While the study confirms that Africans are, indeed, morally conservative and religiously pious, researchers explored a variety of topics, including religious tolerance, polygamy, the role of women in society, and political and economic satisfaction.
Islam and Christianity dominate as the most popular religions in the region -- a stark reversal from a century ago when Muslims and Christians were outnumbered by followers of traditional indigenous religions.
But for the past 100 years, indigenous spirituality has been diluted as missionaries carried Islam and Christianity throughout the African continent.

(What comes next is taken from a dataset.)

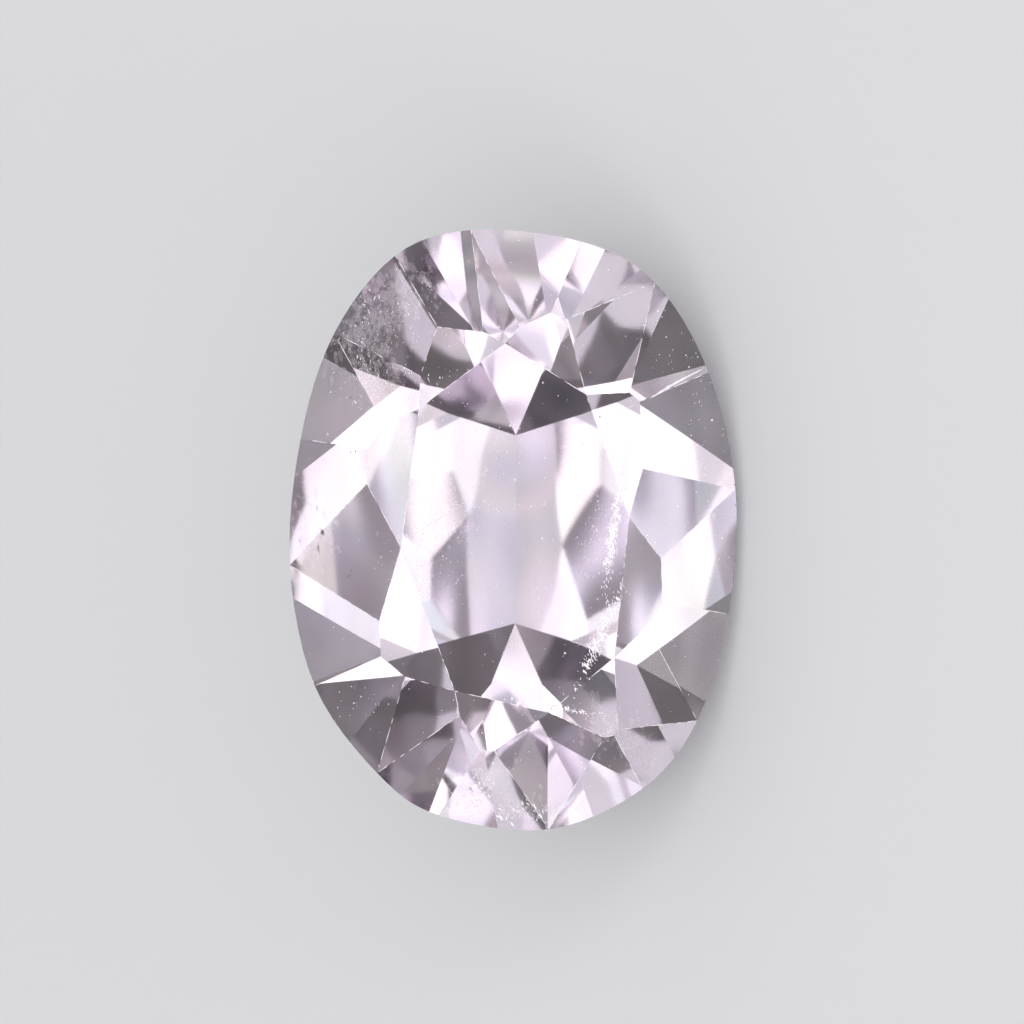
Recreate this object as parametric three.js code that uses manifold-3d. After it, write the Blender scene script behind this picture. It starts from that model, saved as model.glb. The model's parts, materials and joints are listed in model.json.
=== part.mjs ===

The study reports that the number of Christians in sub-Saharan Africa grew faster than the number of Muslims, from 7 million in 1900 to 470 million in 2010. One in five of the world's Christians lives in sub-Saharan Africa.
While a majority of African Muslims are from the northern region of the continent, nearly 234 million live below the Sahara Desert.
Indigenous African beliefs have not disappeared, but are often incorporated into Islam and Christianity, the report found. A number of sub-Saharan Africans believe in witchcraft, evil spirits, reincarnation and other elements of African spirituality. More than half of the people surveyed in Tanzania, Mali, Senegal and South Africa believe that sacrifices to ancestors or spirits can protect them from harm.
Mary Dhavale, a native of Tanzania who now lives in Atlanta, describes herself as a "righteous child of Jehovah God" and drives two hours every Sunday to worship at a Pentecostal church. She also said her grandfather was a traditional healer.
"You may call him a witch doctor, but he did good things for the people," Dhavale said.
Dhavale's grandfather attended Catholic services for most of his life, even as he concocted herbal drinks and crafted charms to ward off evil spirits or expose petty crimes in the neighbourhood.
"If your child is sick or if your car is spoiled, people would go to my grandfather and find out who did it," Dhavale said. Such syncretism of religions is not uncommon in Africa.
Sulayman Nyang, a professor at Howard University's African Studies Department, said by honouring traditional religious practices, sub-Saharan Africans are able to maintain their African identity and strengthen ethnic unity.
However, Nyang said indigenous religions are not practised in a pure form because Africans want to maintain their "dignity" and "want to be accepted into the new world of modernity."
According to the Pew survey, most sub-Saharan African Muslims are Sunni. Within Christianity, Catholicism dominates in Guinea Bissau, Rwanda and Cameroon, while Liberia, South Africa, Zambia, Kenya, Nigeria, and Botswana are predominantly Protestant.
Pentecostalism is rapidly spreading and deeply influential across the region, and also across Christian denominations.
"Casting out of the devil or evil spirits, high degree of apocalyptic expectations, the health-and-wealth `prosperity gospel' is the new Christian phenomenon of the Pentecostalism in sub-Saharan Africa," Lugo said.
The study suggests that the degree of concern about religious conflict is often interwoven with concerns about ethnic conflict. In Rwanda, for example, tensions between Hutu and Tutsi ethnic communities erupted in the 1994 genocide. Nigeria continues to be wracked by Muslim-Christian violence.
The 19 countries represented in the survey comprise 75 percent of the population of sub-Saharan Africa. The countries are: Botswana, Cameroon, Chad, Djibouti, Democratic Republic of Congo, Ethiopia, Ghana, Guinea Bissau, Kenya, Liberia, Mali, Mozambique, Nigeria, Rwanda, South Africa, Senegal, Tanzania, Uganda and Zambia.